API3:2019 Excessive Data Exposure

Threat agents/Attack vectors Security Weakness Impacts
API Specific : Exploitability 3 Prevalence 2 : Detectability 2 Technical 2 : Business Specific
Exploitation of Excessive Data Exposure is simple, and is usually performed by sniffing the traffic to analyze the API responses, looking for sensitive data exposure that should not be returned to the user. APIs rely on clients to perform the data filtering. Since APIs are used as data sources, sometimes developers try to implement them in a generic way without thinking about the sensitivity of the exposed data. Automatic tools usually can’t detect this type of vulnerability because it’s hard to differentiate between legitimate data returned from the API, and sensitive data that should not be returned without a deep understanding of the application. Excessive Data Exposure commonly leads to exposure of sensitive data.

Is the API Vulnerable?

The API returns sensitive data to the client by design. This data is usually filtered on the client side before being presented to the user. An attacker can easily sniff the traffic and see the sensitive data.

Example Attack Scenarios

Scenario #1

The mobile team uses the /api/articles/{articleId}/comments/{commentId} endpoint in the articles view to render comments metadata.

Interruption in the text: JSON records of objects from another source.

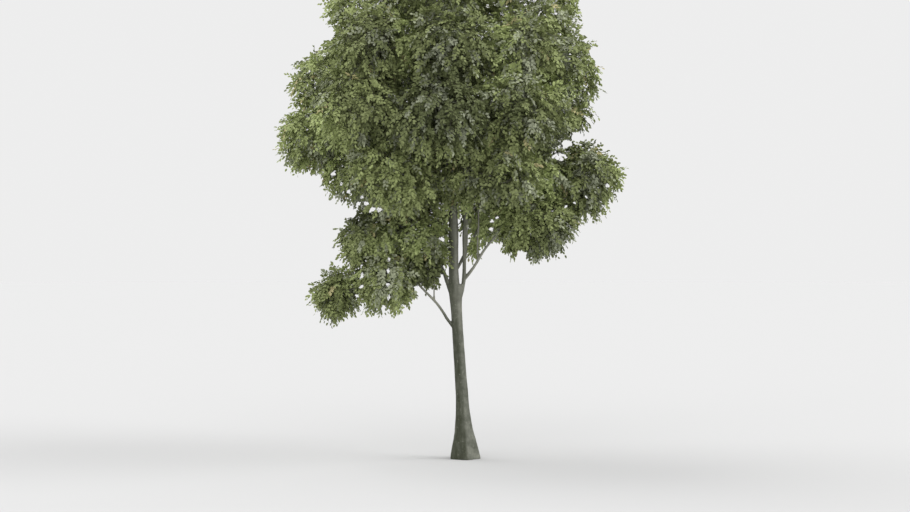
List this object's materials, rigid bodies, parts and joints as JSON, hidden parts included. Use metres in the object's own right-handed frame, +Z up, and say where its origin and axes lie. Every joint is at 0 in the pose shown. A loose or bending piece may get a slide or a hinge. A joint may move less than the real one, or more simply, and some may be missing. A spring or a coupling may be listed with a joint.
{
  "type": "american beech tree",
  "caption": "Mature American beech rooted in level ground: a slender bare trunk with a root flare, forked under a round crown built from uneven masses of foliage.",
  "frame": {"origin": "middle of the flat cut under the trunk, at ground level", "axes": "+Z up the tree; the view that was rebuilt looks along +Y, so the front faces -Y, and the low limb with the furthest-hanging foliage is on the -X side"},
  "size_m": [11.3581, 10.5961, 17.0528],
  "materials": {
    "bark": "smooth grey-green beech bark, matt",
    "leaves": "muted olive green leaves, matt to satin"
  },
  "bodies": {
    "root": {"bough_back_right": "bark", "bough_left_upright": "bark", "bough_low_left": "bark", "bough_low_right": "bark", "core_high": "leaves", "core_low": "leaves", "core_middle": "leaves", "crown_top": "leaves", "head_back": "leaves", "head_front": "leaves", "head_left": "leaves", "head_right": "leaves", "low_left_drop": "leaves", "low_left_inner": "leaves", "low_left_tip": "leaves", "low_left_top": "leaves", "low_right": "leaves", "low_right_inner": "leaves", "low_right_tip": "leaves", "riser_low_left": "bark", "riser_low_right": "bark", "riser_stem_right": "bark", "shoulder_back": "leaves", "shoulder_back_left": "leaves", "shoulder_back_right": "leaves", "shoulder_front": "leaves", "shoulder_front_left": "leaves", "shoulder_front_right": "leaves", "shoulder_left": "leaves", "shoulder_right": "leaves", "skirt_back_left": "leaves", "skirt_back_right": "leaves", "skirt_front_left": "leaves", "skirt_front_right": "leaves", "skirt_left": "leaves", "skirt_left_inner": "leaves", "skirt_right": "leaves", "stem_left": "bark", "stem_right": "bark", "trunk": "bark", "upper_left": "leaves", "waist_back": "leaves", "waist_back_left": "leaves", "waist_back_right": "leaves", "waist_front": "leaves", "waist_front_left": "leaves", "waist_front_right": "leaves", "waist_left": "leaves", "waist_right": "leaves"}
  },
  "joints": []
}
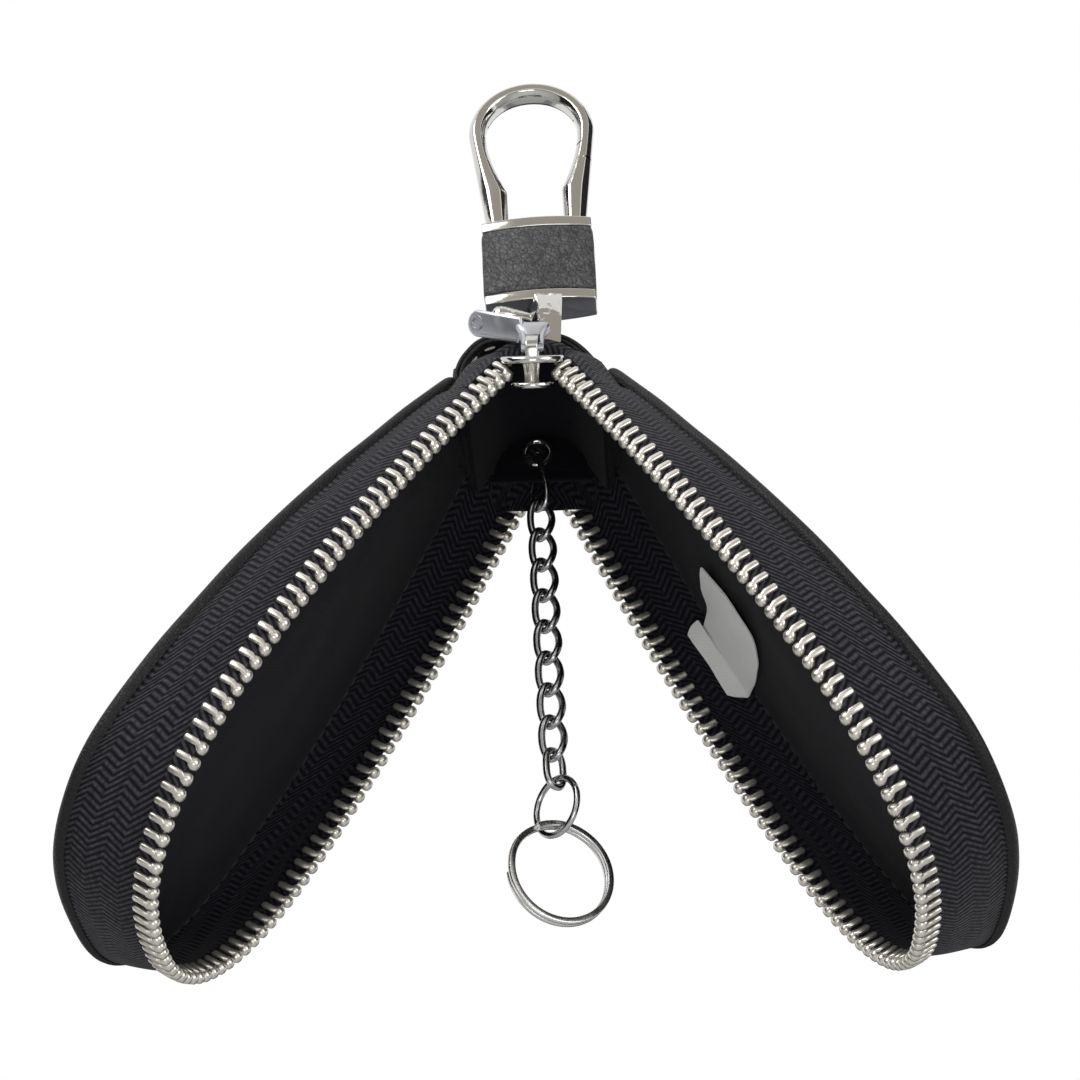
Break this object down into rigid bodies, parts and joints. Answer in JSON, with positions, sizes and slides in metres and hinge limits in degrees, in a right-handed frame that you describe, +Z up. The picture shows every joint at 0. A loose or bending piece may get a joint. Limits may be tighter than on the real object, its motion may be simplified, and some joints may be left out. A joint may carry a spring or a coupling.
{
  "type": "key case",
  "caption": "zip-around leather key case hanging open from a swivel hook, with an inner chain and key ring",
  "frame": {"origin": "inside top of the shackle, where the rail or strap carries the hook", "axes": "+Z up along the hook, +X across the open case, +Y to its far side"},
  "size_m": [0.1476, 0.0756, 0.177],
  "materials": {
    "polished_metal": "polished chrome-plated zinc casting",
    "hidden_metal": "plain steel",
    "leather": "smooth black leather",
    "lining": "black lining cloth",
    "tape": "black herringbone zip tape",
    "board": "pressed fibre board",
    "teeth": "nickel-plated zip teeth",
    "slider_metal": "nickel-plated zip slider",
    "puller_metal": "pale grey zip puller",
    "chain_metal": "dark chrome chain",
    "ring_metal": "bright nickel split ring",
    "label": "blank white woven label"
  },
  "bodies": {
    "hook": {"shackle": "polished_metal", "gate_pin": "hidden_metal", "gate_spring": "hidden_metal", "block_core": "hidden_metal", "top_plate": "polished_metal", "bottom_plate": "polished_metal", "leather_sleeve": "leather"},
    "gate": {"gate": "polished_metal"},
    "swivel": {"swivel_post": "polished_metal", "swivel_ring": "polished_metal"},
    "case": {"loop_strap": "leather", "spine_leather": "leather", "spine_lining": "lining", "near_gusset": "tape", "far_gusset": "tape", "inner_tab": "lining", "eyelet": "polished_metal", "eyelet_washer": "polished_metal", "slider_body": "slider_metal", "slider_crown": "slider_metal", "zip_start": "teeth"},
    "puller": {"puller": "puller_metal"},
    "left_half": {"left_leather": "leather", "left_board": "board", "left_lining": "lining", "left_tape": "tape", "left_teeth": "teeth"},
    "right_half": {"right_leather": "leather", "right_board": "board", "right_lining": "lining", "right_tape": "tape", "right_teeth": "teeth", "label": "label"},
    "eyelet_link": {"eyelet_link": "chain_metal"},
    "chain_link_1": {"chain_link_1": "chain_metal"},
    "chain_link_2": {"chain_link_2": "chain_metal"},
    "chain_link_3": {"chain_link_3": "chain_metal"},
    "chain_link_4": {"chain_link_4": "chain_metal"},
    "chain_link_5": {"chain_link_5": "chain_metal"},
    "chain_link_6": {"chain_link_6": "chain_metal"},
    "chain_link_7": {"chain_link_7": "chain_metal"},
    "chain_link_8": {"chain_link_8": "chain_metal"},
    "end_link": {"end_link": "chain_metal"},
    "jump_ring": {"jump_ring": "chain_metal"},
    "key_ring": {"key_ring": "ring_metal"}
  },
  "joints": [
    {"name": "gate_hinge", "type": "hinge", "parent": "hook", "child": "gate", "pos_m": [0.007, 0, -0.0336], "axis": [0, -1, 0], "range_deg": [0, 20], "stiffness_Nm_per_rad": 0.04, "springref_deg": -20.05, "deforming": ["gate_spring"]},
    {"name": "swivel_turn", "type": "hinge", "parent": "hook", "child": "swivel", "pos_m": [0, 0, -0.047], "axis": [0, 0, 1], "continuous": true},
    {"name": "case_swing", "type": "hinge", "parent": "swivel", "child": "case", "pos_m": [0, 0, -0.06365], "axis": [-0.1564, 0.9877, 0], "range_deg": [-28, 28]},
    {"name": "puller_flip", "type": "hinge", "parent": "case", "child": "puller", "pos_m": [-0.00156, -0.02029, -0.07164], "axis": [0.999, 0, -0.0454], "range_deg": [0, 110]},
    {"name": "left_fold", "type": "hinge", "parent": "case", "child": "left_half", "pos_m": [-0.00385, 0, -0.07579], "axis": [0, 1, 0], "range_deg": [-31.5, 20], "deforming": ["spine_leather", "spine_lining", "loop_strap", "near_gusset", "far_gusset"]},
    {"name": "right_fold", "type": "hinge", "parent": "case", "child": "right_half", "pos_m": [0.00034, 0, -0.07598], "axis": [0, 1, 0], "range_deg": [-20, 31.5], "deforming": ["spine_leather", "spine_lining", "loop_strap", "near_gusset", "far_gusset"]},
    {"name": "eyelet_swing", "type": "hinge", "parent": "case", "child": "eyelet_link", "pos_m": [-0.0023, 0.012, -0.0717], "axis": [0, 1, 0], "range_deg": [-28, 28]},
    {"name": "link_1_swing", "type": "hinge", "parent": "eyelet_link", "child": "chain_link_1", "pos_m": [-0.0023, 0.012, -0.08224], "axis": [1, 0, 0], "range_deg": [-12, 12]},
    {"name": "link_2_swing", "type": "hinge", "parent": "chain_link_1", "child": "chain_link_2", "pos_m": [-0.0023, 0.012, -0.08839], "axis": [0, 1, 0], "range_deg": [-12, 12]},
    {"name": "link_3_swing", "type": "hinge", "parent": "chain_link_2", "child": "chain_link_3", "pos_m": [-0.0023, 0.012, -0.09454], "axis": [-1, 0, 0], "range_deg": [-12, 12]},
    {"name": "link_4_swing", "type": "hinge", "parent": "chain_link_3", "child": "chain_link_4", "pos_m": [-0.0023, 0.012, -0.10069], "axis": [0, -1, 0], "range_deg": [-12, 12]},
    {"name": "link_5_swing", "type": "hinge", "parent": "chain_link_4", "child": "chain_link_5", "pos_m": [-0.0023, 0.012, -0.10684], "axis": [1, 0, 0], "range_deg": [-12, 12]},
    {"name": "link_6_swing", "type": "hinge", "parent": "chain_link_5", "child": "chain_link_6", "pos_m": [-0.0023, 0.012, -0.11299], "axis": [0, 1, 0], "range_deg": [-12, 12]},
    {"name": "link_7_swing", "type": "hinge", "parent": "chain_link_6", "child": "chain_link_7", "pos_m": [-0.0023, 0.012, -0.11914], "axis": [-1, 0, 0], "range_deg": [-12, 12]},
    {"name": "link_8_swing", "type": "hinge", "parent": "chain_link_7", "child": "chain_link_8", "pos_m": [-0.0023, 0.012, -0.12529], "axis": [0, -1, 0], "range_deg": [-12, 12]},
    {"name": "end_link_swing", "type": "hinge", "parent": "chain_link_8", "child": "end_link", "pos_m": [-0.0023, 0.012, -0.13144], "axis": [1, 0, 0], "range_deg": [-12, 12]},
    {"name": "jump_ring_swing", "type": "hinge", "parent": "end_link", "child": "jump_ring", "pos_m": [-0.0023, 0.012, -0.13675], "axis": [0, 1, 0], "range_deg": [-12, 12]},
    {"name": "key_ring_swing", "type": "hinge", "parent": "jump_ring", "child": "key_ring", "pos_m": [-0.0023, 0.012, -0.14517], "axis": [-1, 0, 0], "range_deg": [-12, 12]}
  ]
}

Sniffing the mobile application traffic, an attacker finds out that other sensitive data related to comment’s author is also returned. The endpoint implementation uses a generic toJSON() method on the User model, which contains PII, to serialize the object.

Scenario #2

An IOT-based surveillance system allows administrators to create users with different permissions. An admin created a user account for a new security guard that should only have access to specific buildings on the site. Once the security guard uses his mobile app, an API call is triggered to: /api/sites/111/cameras in order to receive data about the available cameras and show them on the dashboard. The response contains a list with details about cameras in the following format: {"id":"xxx","live_access_token":"xxxx-bbbbb","building_id":"yyy"}. While the client GUI shows only cameras which the security guard should have access to, the actual API response contains a full list of all the cameras in the site.

How To Prevent

  • Never rely on the client side to filter sensitive data.
  • Review the responses from the API to make sure they contain only legitimate data.
  • Backend engineers should always ask themselves "who is the consumer of the data?" before exposing a new API endpoint.
  • Avoid using generic methods such as to_json() and to_string(). Instead, cherry-pick specific properties you really want to return
  • Classify sensitive and personally identifiable information (PII) that your application stores and works with, reviewing all API calls returning such information to see if these responses pose a security issue.
  • Implement a schema-based response validation mechanism as an extra layer of security. As part of this mechanism define and enforce data returned by all API methods, including errors.